• _PROBLEM REQUIREMENTS_:
Exactly repeat the lines starting at the one that holds "obj.matrix_world = world" and ending at the one that holds "self.x, self.y, self.m = x, y, m". Both end lines count; leave out everything else.

:: DATA PROVIDED ::

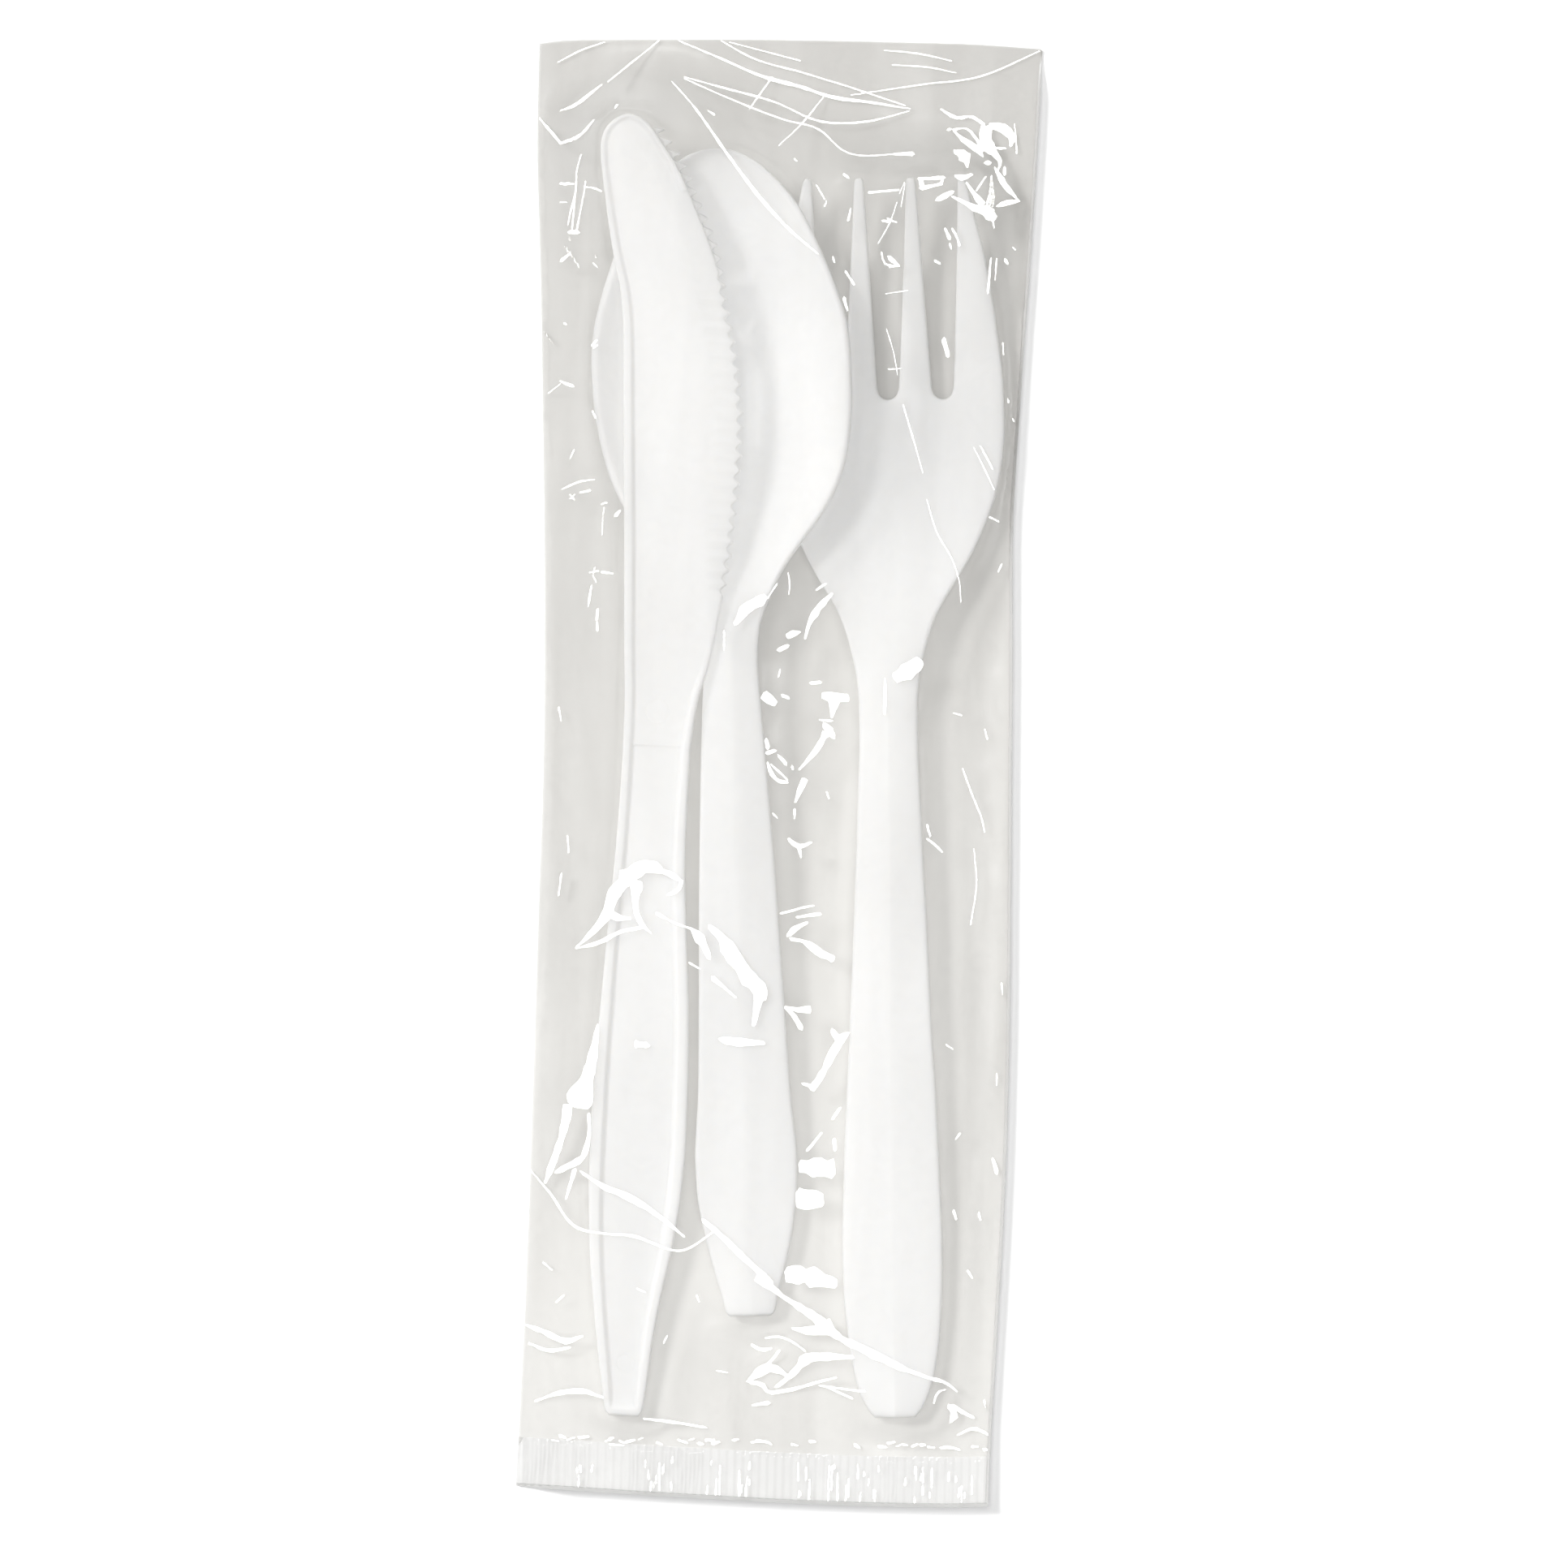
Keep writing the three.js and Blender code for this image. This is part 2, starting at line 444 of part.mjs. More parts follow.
// Height of the film's inner upper face at each node, zero clearance at the welds
const isPinched = (i, j) => i <= 1 || i >= NI - 2 || j === 0 || j >= NJ - 2;
const MID = FILM; // height at which the two layers meet
const samples = [];
for (let j = 0; j < NJ - 1; j++) {
  for (let i = 0; i < NI - 1; i++) {
    const q = [id(i, j), id(i + 1, j), id(i + 1, j + 1), id(i, j + 1)];
    for (const t of [[0, 1, 2], [0, 2, 3]]) {
      const tri = t.map((k) => q[k]);
      const [A, B, C] = tri.map((k) => grid[k]);
      const det = (B[0] - A[0]) * (C[1] - A[1]) - (C[0] - A[0]) * (B[1] - A[1]);
      const i0 = Math.ceil((Math.min(A[0], B[0], C[0]) - X0) / FINE);
      const i1 = Math.floor((Math.max(A[0], B[0], C[0]) - X0) / FINE);
      const j0 = Math.ceil((Math.min(A[1], B[1], C[1]) - Y0) / FINE);
      const j1 = Math.floor((Math.max(A[1], B[1], C[1]) - Y0) / FINE);
      for (let jj = j0; jj <= j1; jj++) {
        for (let ii = i0; ii <= i1; ii++) {
          if (ii < 0 || jj < 0 || ii >= FX || jj >= FY || support[jj * FX + ii] < 0) continue;
          const x = X0 + ii * FINE;
          const y = Y0 + jj * FINE;
          const v = ((x - A[0]) * (C[1] - A[1]) - (C[0] - A[0]) * (y - A[1])) / det;
          const w = ((B[0] - A[0]) * (y - A[1]) - (x - A[0]) * (B[1] - A[1])) / det;
          if (v < -1e-6 || w < -1e-6 || v + w > 1 + 1e-6) continue;
          samples.push([tri, [1 - v - w, v, w], support[jj * FX + ii] + CLEARANCE + 0.1]);
        }
      }
    }
  }
}
const heldBy = Array.from({ length: NI * NJ }, () => []);
for (const sample of samples) {
  const [tri, w] = sample;
  for (let n = 0; n < 3; n++) if (w[n] > 0.33) heldBy[tri[n]].push([n, sample]);
}
// A film under tension: every node rests at the mean of its neighbours unless the cutlery holds it up
const height = new Float64Array(NI * NJ).fill(MID);
for (let round = 0; round < 900; round++) {
  for (let j = 1; j < NJ - 2; j++) {
    for (let i = 2; i < NI - 2; i++) {
      const k = id(i, j);
      const [x, y] = grid[k];
      const dxl = x - grid[k - 1][0];
      const dxr = grid[k + 1][0] - x;
      const dyl = y - grid[k - NI][1];
      const dyr = grid[k + NI][1] - y;
      const wx = 2 / (dxl + dxr);
      const wy = 0.5 * 2 / (dyl + dyr);
      const a = wx / dxl;
      const b = wx / dxr;
      const c = wy / dyl;
      const d = wy / dyr;
      let z = (a * height[k - 1] + b * height[k + 1] + c * height[k - NI] + d * height[k + NI]) / (a + b + c + d);
      for (const [n, [tri, w, need]] of heldBy[k]) {
        const others = w[(n + 1) % 3] * height[tri[(n + 1) % 3]] + w[(n + 2) % 3] * height[tri[(n + 2) % 3]];
        z = Math.max(z, (need - others) / w[n]);
      }
      height[k] = z;
    }
  }
}

function pouchGeometry() {
  const points = [];
  const triangles = [];
  const add = (x, y, z) => points.push([x, y, z]) - 1;
  const lowOut = [];
  const lowIn = [];
  const topIn = [];
  const topOut = [];
  for (let j = 0; j < NJ; j++) {
    for (let i = 0; i < NI; i++) {
      const [x, y] = grid[id(i, j)];
      const pinched = isPinched(i, j);
      lowOut.push(add(x, y, 0));
      const low = add(x, y, MID);
      lowIn.push(low);
      topIn.push(pinched ? low : add(x, y, Math.max(height[id(i, j)], MID + 0.05)));
      topOut.push(add(x, y, (pinched ? MID : Math.max(height[id(i, j)], MID + 0.05)) + FILM));
    }
  }
  const absent = (i, j) => j === nickRow && i >= NI - 3;
  const hollow = (i, j) => i >= 1 && i < NI - 2 && j >= 0 && j < NJ - 2;
  const quad = (a, b, c, d) => triangles.push([a, b, c], [a, c, d]);
  for (let j = 0; j < NJ - 1; j++) {
    for (let i = 0; i < NI - 1; i++) {
      if (absent(i, j)) continue;
      const q = [id(i, j), id(i + 1, j), id(i + 1, j + 1), id(i, j + 1)];
      // the diagonal of a corner cell runs through its one open corner
      const open = q.map((k) => topIn[k] !== lowIn[k]);
      const turn = open.filter(Boolean).length === 1 && (open[1] || open[3]) ? 1 : 0;
      const r = [0, 1, 2, 3].map((n) => q[(n + turn) % 4]);
      const quadOn = (layer, up) => {
        const v = r.map((k) => layer[k]);
        if (up) quad(v[0], v[1], v[2], v[3]);
        else quad(v[0], v[3], v[2], v[1]);
      };
      // both orders of quad() cut the cell along the same diagonal, r[0]-r[2]
      quadOn(topOut, true);
      quadOn(lowOut, false);
      if (hollow(i, j)) {
        quadOn(topIn, false);
        quadOn(lowIn, true);
      }
    }
  }
  const wall = (k0, k1) => {
    // outward wall along the edge k0 -> k1, with the body on its left
    quad(lowOut[k0], lowOut[k1], lowIn[k1], lowIn[k0]);
    quad(topIn[k0], topIn[k1], topOut[k1], topOut[k0]);
  };
  const inside = (i, j) => i >= 0 && j >= 0 && i < NI - 1 && j < NJ - 1 && !absent(i, j);
  for (let j = 0; j < NJ - 1; j++) {
    for (let i = 0; i < NI - 1; i++) {
      if (!inside(i, j)) continue;
      const q = [id(i, j), id(i + 1, j), id(i + 1, j + 1), id(i, j + 1)];
      if (!inside(i, j - 1) && j > 0) wall(q[0], q[1]);
      if (!inside(i + 1, j)) wall(q[1], q[2]);
      if (!inside(i, j + 1)) wall(q[2], q[3]);
      if (!inside(i - 1, j)) wall(q[3], q[0]);
    }
  }
  // Crimp: the two layers pressed into one ribbed strip
  const ribs = Math.round((rightEdge(-88) - leftEdge(-88)) / CRIMP_RIB_PITCH);
  const steps = ribs * 2;
  const crimpRow = (t) => {
    const row = [];
    for (let s = 0; s <= steps; s++) {
      const v = s / steps;
      const yTop = -86;
      const xTop = mix(leftEdge(yTop), rightEdge(yTop), v);
      const yBottom = bottomEdge(mix(leftEdge(-93.1), rightEdge(-93.1), v));
      const xBottom = mix(leftEdge(-93.1), rightEdge(-93.1), v);
      const x = mix(xTop, xBottom, t);
      const y = mix(bottomEdge(xTop) + CRIMP_HEIGHT, yBottom, t);
      const rise = s % 2 ? CRIMP_RIB_HEIGHT : 0;
      row.push([add(x, y, rise), add(x, y, rise + FILM), add(x, y, rise + 2 * FILM)]);
    }
    return row;
  };
  const rowA = crimpRow(0.12);
  const rowB = crimpRow(1);
  for (let s = 0; s < steps; s++) {
    quad(rowB[s][2], rowB[s + 1][2], rowA[s + 1][2], rowA[s][2]);
    quad(rowB[s][0], rowA[s][0], rowA[s + 1][0], rowB[s + 1][0]);
    quad(rowB[s][0], rowB[s + 1][0], rowB[s + 1][1], rowB[s][1]);
    quad(rowB[s][1], rowB[s + 1][1], rowB[s + 1][2], rowB[s][2]);
  }
  const side = (a, b) => {
    quad(a[0], b[0], b[1], a[1]);
    quad(a[1], b[1], b[2], a[2]);
  };
  side(rowA[0], rowB[0]);
  side(rowB[steps], rowA[steps]);
  const first = [];
  for (let i = 0; i < NI; i++) first.push([lowOut[i], lowIn[i], topOut[i]]);
  side(first[0], rowA[0]);
  side(rowA[steps], first[NI - 1]);
  // Joins the coarse first row to the fine ribbed row
  let i = 0;
  let s = 0;
  while (i < NI - 1 || s < steps) {
    const nextCoarse = i < NI - 1 ? points[first[i + 1][0]][0] : Infinity;
    const nextFine = s < steps ? points[rowA[s + 1][0]][0] : Infinity;
    if (nextFine <= nextCoarse) {
      triangles.push([first[i][2], rowA[s][2], rowA[s + 1][2]]);
      triangles.push([first[i][0], rowA[s + 1][0], rowA[s][0]]);
      s++;
    } else {
      triangles.push([first[i][2], rowA[s][2], first[i + 1][2]]);
      triangles.push([first[i][0], first[i + 1][0], rowA[s][0]]);
      i++;
    }
  }
  return geometry(points, triangles);
}

// ---------------------------------------------------------------- scene graph

function piece(name, g, material) {
  const shown = g.index ? g.clone() : g;
  shown.computeVertexNormals();
  const mesh = new THREE.Mesh(shown, material);
  mesh.name = name;
  return mesh;
}

const pack = new THREE.Group();
pack.name = 'cutlery_pack';
pack.add(piece('knife', knifeBody, new THREE.MeshStandardMaterial({ color: 0xf2f1ee, roughness: 0.42, metalness: 0 })));
pack.add(piece('spoon', spoonBody, new THREE.MeshStandardMaterial({ color: 0xf2f1ee, roughness: 0.42, metalness: 0 })));
pack.add(piece('fork', forkBody, new THREE.MeshStandardMaterial({ color: 0xf1f0ed, roughness: 0.42, metalness: 0 })));
pack.add(piece('film_pouch', pouchGeometry(), new THREE.MeshStandardMaterial({ color: 0xf4f6f7, roughness: 0.08, metalness: 0, transparent: true, opacity: 0.2 })));

export default pack;
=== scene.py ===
import math
import bpy
import numpy as np
from mathutils.geometry import delaunay_2d_cdt
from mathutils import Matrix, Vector


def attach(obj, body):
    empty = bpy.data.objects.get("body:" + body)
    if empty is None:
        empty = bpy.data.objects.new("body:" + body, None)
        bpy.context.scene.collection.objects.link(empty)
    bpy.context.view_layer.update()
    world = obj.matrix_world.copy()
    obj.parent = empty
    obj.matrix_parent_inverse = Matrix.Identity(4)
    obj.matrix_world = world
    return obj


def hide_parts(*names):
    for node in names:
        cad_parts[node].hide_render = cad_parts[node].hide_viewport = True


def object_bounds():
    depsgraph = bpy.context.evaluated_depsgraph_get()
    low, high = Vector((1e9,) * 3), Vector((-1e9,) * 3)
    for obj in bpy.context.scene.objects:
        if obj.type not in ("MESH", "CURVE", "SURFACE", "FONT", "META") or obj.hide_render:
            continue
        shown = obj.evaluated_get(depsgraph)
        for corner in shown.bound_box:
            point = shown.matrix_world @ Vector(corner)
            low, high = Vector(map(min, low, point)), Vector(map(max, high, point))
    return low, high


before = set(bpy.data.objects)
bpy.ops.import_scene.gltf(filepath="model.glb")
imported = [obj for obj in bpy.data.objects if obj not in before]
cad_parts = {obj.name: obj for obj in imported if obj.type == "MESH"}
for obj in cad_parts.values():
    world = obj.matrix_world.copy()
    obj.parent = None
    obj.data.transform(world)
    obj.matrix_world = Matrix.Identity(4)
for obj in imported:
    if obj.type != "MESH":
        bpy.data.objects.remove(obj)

cad_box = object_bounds()
MM = 0.001
scene = bpy.context.scene

# ------------------------------------------------------------------ helpers


class Curve:
    """Smooth monotone curve through [station, value, ...] rows."""

    def __init__(self, rows, column=1):
        x = np.array([r[0] for r in rows], float)
        y = np.array([r[column] for r in rows], float)
        d = np.diff(y) / np.diff(x)
        m = np.empty_like(x)
        m[0], m[-1] = d[0], d[-1]
        p = d[:-1] * d[1:]
        s = d[:-1] + d[1:]
        m[1:-1] = np.where(p <= 0, 0, 2 * p / np.where(np.abs(s) < 1e-12, 1, s))
        self.x, self.y, self.m = x, y, m

    def __call__(self, v):
        x, y, m = self.x, self.y, self.m
        v = np.clip(np.asarray(v, float), x[0], x[-1])
        i = np.clip(np.searchsorted(x, v, side="right") - 1, 0, len(x) - 2)
        h = x[i + 1] - x[i]
        t = (v - x[i]) / h
        t2, t3 = t * t, t * t * t
        return (2 * t3 - 3 * t2 + 1) * y[i] + (t3 - 2 * t2 + t) * h * m[i] + (3 * t2 - 2 * t3) * y[i + 1] + (t3 - t2) * h * m[i + 1]


def smooth(a, b, v):
    t = np.clip((np.asarray(v, float) - a) / (b - a), 0, 1)
    return t * t * (3 - 2 * t)


def mix(a, b, t):
    return a + (b - a) * t


def distance_to(points, line, closed=True):
    """Distance of each [x, y] to a polyline."""
    a = line
    b = np.roll(line, -1, axis=0) if closed else line[1:]
    if not closed:
        a = line[:-1]
    ab = b - a
    l2 = np.maximum((ab ** 2).sum(1), 1e-12)
    out = np.empty(len(points))
    for s in range(0, len(points), 4096):
        p = points[s:s + 4096]
        ap = p[:, None, :] - a[None]
        t = np.clip((ap * ab[None]).sum(2) / l2[None], 0, 1)
        d = ap - t[..., None] * ab[None]
        out[s:s + 4096] = np.sqrt((d ** 2).sum(2).min(1))
    return out


def fillet(d, r):
    """Drop of a rounded edge of radius r at distance d from the outline."""
    q = np.clip(r - d, 0, r)
    return r - np.sqrt(np.maximum(r * r - q * q, 0))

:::

• _SOLUTION FOR THIS TASK_:
    obj.matrix_world = world
    return obj


def hide_parts(*names):
    for node in names:
        cad_parts[node].hide_render = cad_parts[node].hide_viewport = True


def object_bounds():
    depsgraph = bpy.context.evaluated_depsgraph_get()
    low, high = Vector((1e9,) * 3), Vector((-1e9,) * 3)
    for obj in bpy.context.scene.objects:
        if obj.type not in ("MESH", "CURVE", "SURFACE", "FONT", "META") or obj.hide_render:
            continue
        shown = obj.evaluated_get(depsgraph)
        for corner in shown.bound_box:
            point = shown.matrix_world @ Vector(corner)
            low, high = Vector(map(min, low, point)), Vector(map(max, high, point))
    return low, high


before = set(bpy.data.objects)
bpy.ops.import_scene.gltf(filepath="model.glb")
imported = [obj for obj in bpy.data.objects if obj not in before]
cad_parts = {obj.name: obj for obj in imported if obj.type == "MESH"}
for obj in cad_parts.values():
    world = obj.matrix_world.copy()
    obj.parent = None
    obj.data.transform(world)
    obj.matrix_world = Matrix.Identity(4)
for obj in imported:
    if obj.type != "MESH":
        bpy.data.objects.remove(obj)

cad_box = object_bounds()
MM = 0.001
scene = bpy.context.scene

# ------------------------------------------------------------------ helpers


class Curve:
    """Smooth monotone curve through [station, value, ...] rows."""

    def __init__(self, rows, column=1):
        x = np.array([r[0] for r in rows], float)
        y = np.array([r[column] for r in rows], float)
        d = np.diff(y) / np.diff(x)
        m = np.empty_like(x)
        m[0], m[-1] = d[0], d[-1]
        p = d[:-1] * d[1:]
        s = d[:-1] + d[1:]
        m[1:-1] = np.where(p <= 0, 0, 2 * p / np.where(np.abs(s) < 1e-12, 1, s))
        self.x, self.y, self.m = x, y, m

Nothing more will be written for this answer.